In my tender teens, I fell in love with the internet and the endless opportunities it offered to connect with people on a much deeper level. I didn’t much care for the fools I sat in class with, day in and day out, and I didn’t have much of a social life outside of school as there was none to participate in where I lived and I would have been way too shy to join in on any of it anyway. My siblings are significantly older than I am, so they weren’t of much help either – well, until I was old enough to start drinking with them. So, before I hit 16, I didn’t really do much besides study and spend my evenings (nights) chatting and playing video games with people from around the world.

I’ve suffered from shyness during most of my life, but this wasn’t a problem online: no faces to read, no body language to be concerned with, no shifty looks, no words contradicting the intonation they are voiced with. Just words on a screen. Time to think about what you write; time to consider double entendres without feeling like a retard; and time to delete what you are writing when you realize you’ve misunderstood what the other was saying.

It felt natural to me to share my innermost thoughts and feelings online.

Here I write to someone who I trust simply because I don’t know them. I don’t know if they are male, female, or of any other gender; I don’t know how old they might be, what life experiences they have been through, what interests occupy their lives, and why they have chosen to read the words I have spilled onto a page lost amongst billions of others. I have always felt liberated as there are no social relations to consider, no worries about how one or another person in my life might take what I am trying to express, and any judgement that is made about me and the very insignificant things I write about will be kept behind a screen.

So, I allowed myself a lot of leeway when considering what to write about.

However… and this is where the liberated part of the online world I love so much ends. These days everyone is online. I know, not everyone, but most of the people I know and deal with are. In fact, I have kept in touch with more people than I ever thought I would from, say, my school years, simply thanks to their presence online. I have become familiar with their lives thanks to relentlessly updated facebook posts, endless streams of pictures, and a concoction of blogs, twitter accounts, tumblers, flickers, and whatever else, you name it.

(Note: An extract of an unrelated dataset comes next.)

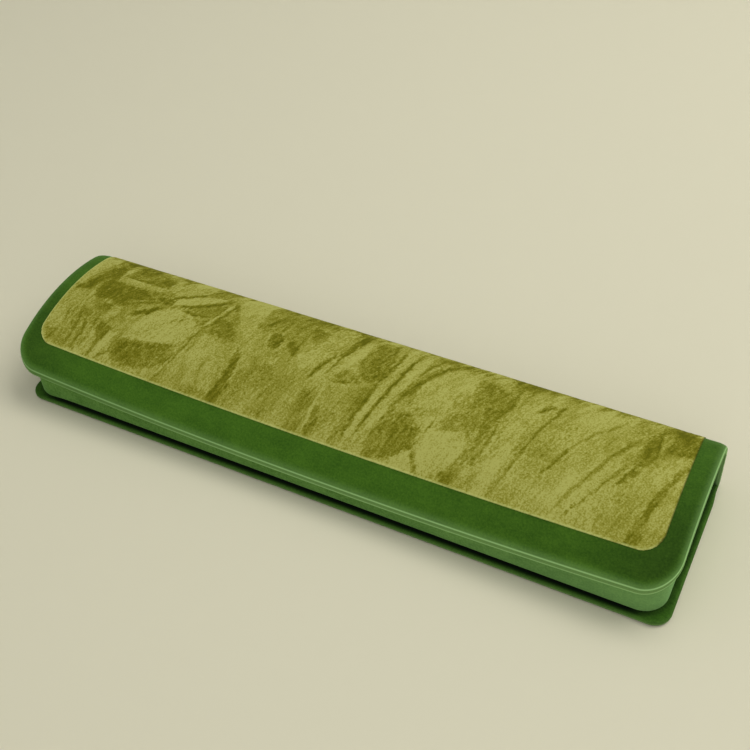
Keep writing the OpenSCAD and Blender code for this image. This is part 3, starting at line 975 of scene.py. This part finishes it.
# Folds and patches of the panel: how soft or wide, how dark, and where in mm to the right of
# the middle and behind the front edge. A darkness under 0 is a place where the pile stands up.
pressed_in = [
    patch(0.8, 0.52, (-98.5, 50), (-95.3, 47), (-95.4, 40.8), (-98.5, 39.3), (-100, 35.5), (-100.5, 32.5),
          (-106.5, 31), (-103.5, 36), (-101.5, 42)),
    patch(1.0, 0.35, (-98, 44.5), (-95.6, 46), (-95.6, 41), (-98.5, 40)),
    patch(0.7, 0.52, (-97.5, 39.5), (-88, 39.7), (-80.5, 39), (-77.5, 36.2), (-84.5, 33), (-84.8, 30.3),
          (-96.5, 29.8), (-99, 33)),
    patch(1.5, 0.30, (-98, 36), (-91, 37), (-88, 33), (-90, 30.3), (-96, 30.3)),
    patch(0.8, 0.28, (-92.5, 52), (-78, 52), (-74, 47), (-76, 44), (-84, 43.6), (-92, 43.4)),
    patch(1.0, 0.40, (-90, 50), (-86, 49), (-87, 46.5), (-90, 47)),
    patch(1.2, 0.30, (-81, 50), (-76, 48), (-77, 45), (-80, 46)),
    patch(0.5, -0.46, (-95.3, 42.8), (-92, 43.4), (-84, 43.2), (-75.5, 43.2), (-73.5, 41.6), (-80, 40.3),
          (-90, 40.4), (-95, 40.2)),
    patch(0.4, -0.70, (-95, 52), (-91, 52), (-94.6, 41.5), (-95, 44)),
    patch(0.6, 0.55, (-76, 38), (-71.5, 39.7), (-69.6, 37.3), (-70.6, 35.6), (-75, 36.6)),
    patch(0.4, 0.72, (-81.3, 27), (-79.5, 30), (-75.5, 32), (-71.3, 35), (-74.5, 30.2), (-78.5, 27.8)),
    patch(1.0, 0.25, (-86, 30), (-80, 31), (-76, 36), (-82, 33.5)),
    patch(0.4, -0.52, (-78.5, 18.8), (-75.3, 28.5), (-69.7, 35.3), (-64, 35.6), (-55.5, 32.8), (-55, 29),
          (-58.8, 22.6), (-69.5, 19.8)),
    patch(0.4, -0.55, (-69.8, 40.6), (-62, 45.3), (-57.5, 47.5), (-54, 47), (-58.5, 43.2), (-64, 38.8),
          (-69.4, 36.2)),
    patch(0.6, -0.35, (-76, 43.5), (-70, 41.3), (-61, 48.5), (-60, 52), (-76, 52)),
    patch(0.6, 0.42, (-79.5, 18.3), (-69.5, 19.8), (-60, 22), (-57.5, 19.5), (-58.6, 15.2), (-63, 12.5),
          (-70, 10.8), (-77, 10.6), (-80.5, 14)),
    patch(1.2, 0.18, (-78, 17.5), (-71, 18), (-68, 15), (-74, 12.5), (-78.5, 14)),
    patch(0.5, 0.50, (-88.8, 21.5), (-84, 21.2), (-82.3, 22.3), (-84, 17.5), (-85.8, 13), (-86.3, 9),
          (-87.5, 9), (-86.5, 15), (-89.3, 19)),
    patch(0.8, 0.38, (-95.5, 30), (-88, 29), (-86.8, 27), (-91, 25.3), (-96.5, 26.5)),
    patch(0.8, 0.35, (-105.5, 13.8), (-102, 14.2), (-100.8, 10.5), (-103.5, 10)),
    patch(0.5, -0.50, (-108, 52), (-101.3, 52), (-104, 40), (-106, 33.5), (-108, 33)),
    patch(0.6, -0.45, (-88, 28.5), (-85.2, 30), (-84.5, 27), (-87.3, 22.3), (-89, 22.5)),
    patch(0.35, -0.60, (-85.8, 9.5), (-83.6, 19.5), (-80.3, 19.7), (-82.5, 13.5), (-84.2, 9.5)),
    patch(1.0, 0.22, (-101, 25), (-94, 25), (-91, 15), (-92, 9.5), (-101, 10)),
    crease(0.35, -0.55, (-99.5, 10), (-99, 22), (-98.8, 33), (-97.8, 37)),
    crease(0.40, 0.40, (-101.8, 25), (-101.2, 17), (-102, 10)),
    crease(0.45, 0.40, (-97.3, 25), (-96, 18), (-96.6, 9)),
    crease(0.45, 0.40, (-94.5, 23.5), (-92.8, 16), (-94, 9)),
    crease(0.35, 0.35, (-90.8, 24.5), (-90, 18), (-91.2, 10)),
    crease(0.45, 0.50, (-93.5, 43.2), (-89, 43.9), (-84, 43.6)),
    crease(0.50, 0.45, (-82, 34.6), (-77, 36.8), (-72, 39)),
    crease(0.50, 0.45, (-85, 31.6), (-79, 33.7), (-72.5, 36.6)),
    crease(0.60, 0.60, (-72.5, 39.5), (-66.5, 43), (-60.5, 48)),
    crease(0.75, 0.75, (-69.6, 36.2), (-64, 38.2), (-58, 41.8), (-53, 45.8), (-50.3, 50)),
    crease(0.35, 0.40, (-69.5, 41.5), (-70, 38), (-69.6, 36)),
    crease(0.30, 0.35, (-70.5, 25.5), (-65, 30), (-59, 34)),
    crease(0.35, 0.45, (-83.5, 9.8), (-79, 14.5)),
    patch(0.6, 0.26, (-64.5, 36.6), (-58, 41.2), (-52.2, 44.5), (-51.4, 40), (-53.2, 36.3), (-59, 35),
          (-64, 35.3)),
    patch(1.6, 0.15, (-36, 47), (-20, 47), (-20, 30), (-34, 30)),
    crease(0.60, 0.50, (-65.5, 35.8), (-60, 35.2), (-54.5, 36.8)),
    patch(0.6, 0.30, (-58.5, 33.8), (-53, 33.2), (-52.5, 31.6), (-56.5, 31.2)),
    crease(0.55, 0.60, (-49.7, 48), (-50.1, 40), (-51.3, 35.3), (-53.4, 31)),
    crease(0.50, 0.55, (-54.1, 31), (-55, 25), (-57.2, 18.5), (-60, 12)),
    crease(0.45, -0.70, (-50.9, 48), (-51.7, 40), (-53.3, 34), (-56, 30.4)),
    crease(0.40, -0.65, (-56.8, 20), (-59.8, 13), (-62, 8.5)),
    patch(0.9, 0.34, (-51.3, 37.5), (-46, 37), (-42.8, 33), (-41, 30.3), (-44, 28.8), (-47, 30),
          (-51.5, 31.2)),
    patch(1.0, -0.40, (-52, 29.5), (-42, 27), (-40.2, 20), (-40.5, 12), (-50, 12), (-53, 20)),
    patch(0.8, -0.50, (-49, 52), (-38, 52), (-37, 36), (-38, 32), (-41.5, 33), (-45.5, 41), (-49, 46)),
    patch(0.4, 0.52, (-38.3, 28.5), (-36, 26.5), (-35.2, 18), (-35.7, 13), (-37, 8), (-40, 8), (-39.6, 14),
          (-38.2, 20)),
    patch(0.7, 0.64, (-31, 37), (-29.5, 39), (-27, 38.5), (-26, 36), (-26.3, 33.5), (-28, 32), (-30.3, 33)),
    patch(0.6, 0.52, (-25, 37.8), (-22.3, 37.8), (-20.2, 34.5), (-20.3, 31.3), (-22, 33.5), (-24, 35.5)),
    crease(0.70, 0.42, (-35.8, 39.5), (-33, 44), (-30.5, 49)),
    crease(0.60, 0.38, (-29.3, 51), (-28.8, 45.5), (-28.9, 39)),
    crease(0.45, 0.32, (-24.5, 47), (-23.8, 41), (-24, 37)),
    crease(0.35, 0.32, (-20.3, 49), (-20.3, 36), (-20, 26)),
    patch(0.8, 0.45, (-20, 47.5), (-14, 46.5), (-13.6, 41.5), (-16, 38.8), (-19, 42.5)),
    patch(2.0, 0.06, (-35, 31), (-22, 31), (-18, 24), (-22, 11), (-34, 9)),
    crease(0.50, 0.28, (-46.2, 23), (-46.4, 17), (-45.8, 11)),
    crease(1.00, 0.45, (-49.8, 46.5), (-47.3, 43)),
    patch(0.4, 0.70, (-3.4, 52), (-0.6, 52), (-2.8, 43), (-4.6, 37.5), (-7.2, 36), (-6, 40.5)),
    crease(0.70, 0.70, (-6.8, 38.5), (-9.6, 32), (-12, 24.5)),
    crease(0.50, 0.52, (-4.9, 38.5), (-5.9, 33.2), (-7.4, 28)),
    patch(0.6, -0.45, (0.5, 52), (-1.5, 42), (-4, 33), (-4.6, 29), (-2.5, 31), (-0.5, 36), (1, 42)),
    patch(1.0, 0.42, (3.5, 51), (9, 51), (10.3, 41), (11, 34), (8.5, 30), (3.5, 32.5), (1, 38),
          (1.6, 43.5)),
    patch(1.0, 0.30, (5, 46), (7, 44), (7, 39.5), (4.5, 38), (3.5, 41)),
    patch(0.5, 0.24, (-5.1, 27.6), (-2, 33), (3.5, 32.5), (5.5, 29.5), (0, 28.2)),
    crease(0.45, 0.55, (-5.6, 27), (-2, 27.9), (2.5, 29.2)),
    crease(0.40, 0.40, (-5, 27.4), (-2.5, 24.5), (-0.8, 21)),
    patch(1.6, 0.28, (9.8, 30), (9, 24), (7.2, 14), (6.2, 9), (3.5, 9), (5.5, 20), (6, 28)),
    crease(0.60, 0.45, (10.2, 36), (9.8, 27), (8.3, 20), (6.6, 9.5)),
    patch(0.4, -0.50, (12.8, 52), (16.2, 52), (14.4, 36), (12.5, 26), (9.5, 13), (8, 13), (10.4, 26),
          (12, 36)),
    patch(0.4, -0.55, (18.5, 52), (22, 52), (19.8, 39), (17.4, 28), (14.5, 17), (12.4, 15), (14.9, 27),
          (16.8, 38)),
    crease(0.55, 0.48, (12.3, 51), (11.9, 41), (11.2, 33)),
    crease(0.45, 0.78, (17.4, 52), (16, 40), (14.4, 30), (12.1, 20), (10, 12)),
    crease(0.50, 0.52, (24.8, 52), (21.8, 44), (20, 38)),
    crease(1.20, 0.60, (30.8, 52), (25.5, 43.5), (21.8, 36), (18.4, 27)),
    crease(0.40, 0.38, (26.5, 49), (24, 44), (21, 39)),
    patch(0.5, 0.40, (17.8, 25.5), (24, 25.3), (29.8, 21.3), (29.5, 15.5), (25, 12), (20, 9.3), (15.5, 9),
          (14.4, 12.5), (16, 19)),
    patch(1.2, 0.26, (22, 22.5), (29, 20.5), (29, 15.5), (24, 13), (21, 15)),
    patch(0.4, -0.50, (20.5, 8.5), (28.5, 14.5), (30, 12.5), (28, 8.5)),
    patch(0.8, 0.30, (-10.8, 22), (-6.2, 22.5), (-6.3, 14), (-7, 9), (-12, 9)),
    patch(0.45, 0.44, (-4.9, 18.5), (-3, 19), (-2, 12.5), (-2.6, 8), (-5.2, 8)),
    crease(0.35, -0.60, (-5.1, 26), (-5.6, 16), (-5.5, 8)),
    patch(1.0, -0.40, (23, 37), (29, 47), (33, 52), (38, 52), (38, 40), (34, 30), (24, 28)),
    patch(1.0, -0.35, (-20, 36), (-12, 52), (-6, 52), (-8, 40), (-12, 30), (-16, 28)),
    patch(1.0, 0.26, (38.5, 47), (44, 47.5), (50.5, 45), (52.3, 38), (49.5, 31), (44.5, 26.5), (38, 27),
          (33, 25), (36.5, 31), (40, 36)),
    patch(0.8, 0.30, (40.5, 47), (44, 45.5), (43.5, 41), (40.8, 40)),
    patch(0.6, 0.35, (44.5, 46), (48.5, 43.5), (47, 41.8)),
    patch(0.6, 0.20, (34, 26), (41, 27.3), (44, 26.3), (40, 24.5), (35, 22.8)),
    patch(0.6, 0.28, (44.4, 36), (50.8, 37), (50.4, 25), (48.6, 17), (47, 14.5), (45.4, 18), (46.2, 24),
          (45.6, 30)),
    patch(0.7, 0.26, (44.6, 19.5), (46.2, 17), (45, 12), (44.2, 8.5), (39.8, 8.5), (42.8, 13.5)),
    crease(0.35, 0.40, (50.3, 34), (49.8, 26), (48.6, 20)),
    crease(0.80, 0.42, (54.7, 51), (54.2, 44), (53, 37)),
    crease(0.70, 0.42, (51.4, 48), (51.2, 42), (50.9, 36)),
    crease(0.35, -0.38, (51.9, 37), (51.5, 30), (50.4, 21)),
    patch(1.0, -0.55, (50.5, 9), (51.5, 20), (55.5, 26), (57.6, 25), (56.5, 18), (53.6, 9)),
    crease(1.00, 0.62, (59.2, 39.8), (60.8, 43.2), (62.5, 44.3), (64.6, 44.6)),
    crease(0.45, 0.45, (67.8, 52), (65, 43), (62.6, 35), (60.8, 27.5), (58.6, 18.5), (55.2, 8)),
    crease(0.80, 0.35, (66.3, 47.5), (65, 43), (64, 39.5)),
    crease(0.35, 0.42, (33, 30.5), (31.7, 25), (30.6, 20.5)),
    crease(0.40, 0.32, (36, 40), (34.9, 35.5), (35, 31)),
    crease(0.90, 0.38, (29.4, 15.5), (31, 12), (33.3, 8.5)),
    patch(0.7, -0.60, (31.5, 22.5), (38, 23.8), (42.5, 24.5), (44, 21), (41.5, 13), (36, 9.5), (33.5, 10),
          (31, 15)),
    crease(0.25, -1.00, (43.4, 26), (44.5, 23.4)),
    patch(0.7, 0.20, (39.5, 12), (43, 14), (45, 12), (43.5, 8.5), (39.5, 8.5)),
    patch(1.0, -0.30, (52, 52), (60, 52), (59, 40), (58.5, 30), (57, 22), (53, 24), (52.6, 34)),
    crease(0.55, 0.48, (66.8, 17.5), (69, 22.5), (71.2, 28), (73.4, 32)),
    crease(0.60, 0.26, (71.8, 29), (76.8, 38), (81, 43.3), (85.5, 50.5)),
    crease(0.70, 0.36, (80, 40.8), (83, 46)),
    crease(0.80, 0.39, (72.8, 8.3), (76.6, 16.5), (81.6, 26), (86.4, 36), (91.6, 45.5)),
    crease(0.55, 0.36, (76.3, 8.5), (81.6, 17), (86.2, 25), (89.6, 31.5), (91, 35)),
    crease(0.40, 0.28, (76.8, 9), (80, 16)),
    patch(0.6, 0.40, (94.3, 50), (95.3, 45), (96.2, 37.5), (95, 33), (91, 29.8), (90.4, 33), (91, 38.5),
          (92.4, 43.5)),
    patch(0.7, 0.24, (91.5, 39.5), (94, 40.5), (95, 37), (93, 35)),
    crease(0.45, 0.50, (94.8, 52), (95, 44), (96, 36)),
    patch(0.5, 0.42, (88.6, 24.3), (90.4, 30.2), (93.5, 30.3), (91.5, 27.2), (89.6, 24)),
    patch(0.6, 0.46, (99, 52), (106, 52), (106, 42.5), (102, 40.3), (99.6, 41), (97.2, 37.5), (98, 43)),
    patch(0.7, 0.30, (100.5, 50), (104.5, 50), (105, 45), (101, 45.5)),
    patch(0.45, 0.40, (106, 37.5), (104.4, 33), (102.4, 27), (101, 21), (99.8, 15), (99, 8), (95.6, 8),
          (96.8, 15), (98.6, 21), (100.4, 27), (103, 34)),
    patch(0.7, -0.18, (98, 39), (104.5, 41.5), (104.8, 38), (101.5, 33.5), (99, 27), (96.5, 31)),
    patch(1.6, 0.13, (86, 52), (106, 52), (106, 42), (97, 37), (89, 40)),
]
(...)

So now the very real and unavoidable social relationships, the social conventions, the social rules, and all of that which I enjoyed living without online have crashed my party. Now I don’t know how I feel about sharing my innermost thoughts online anymore.

Even this blog, which I have purposefully left void of personally identifiable markers, is still attached to my person. I haven’t advertised it on my social networks and I’m far from interested in promoting it or otherwise gaining readers. It’s a bit of that lost paradise I am trying to keep alive.

These days, I find myself turning into an even more private person than when I was a teen. I am keeping sections of my life clearly separated from one another. Missing the freedom I’d found online, I’m living it out in very small doses in my other, real life… seeking friends where I’d never thought to look before.

And, surely, that can’t be a bad thing.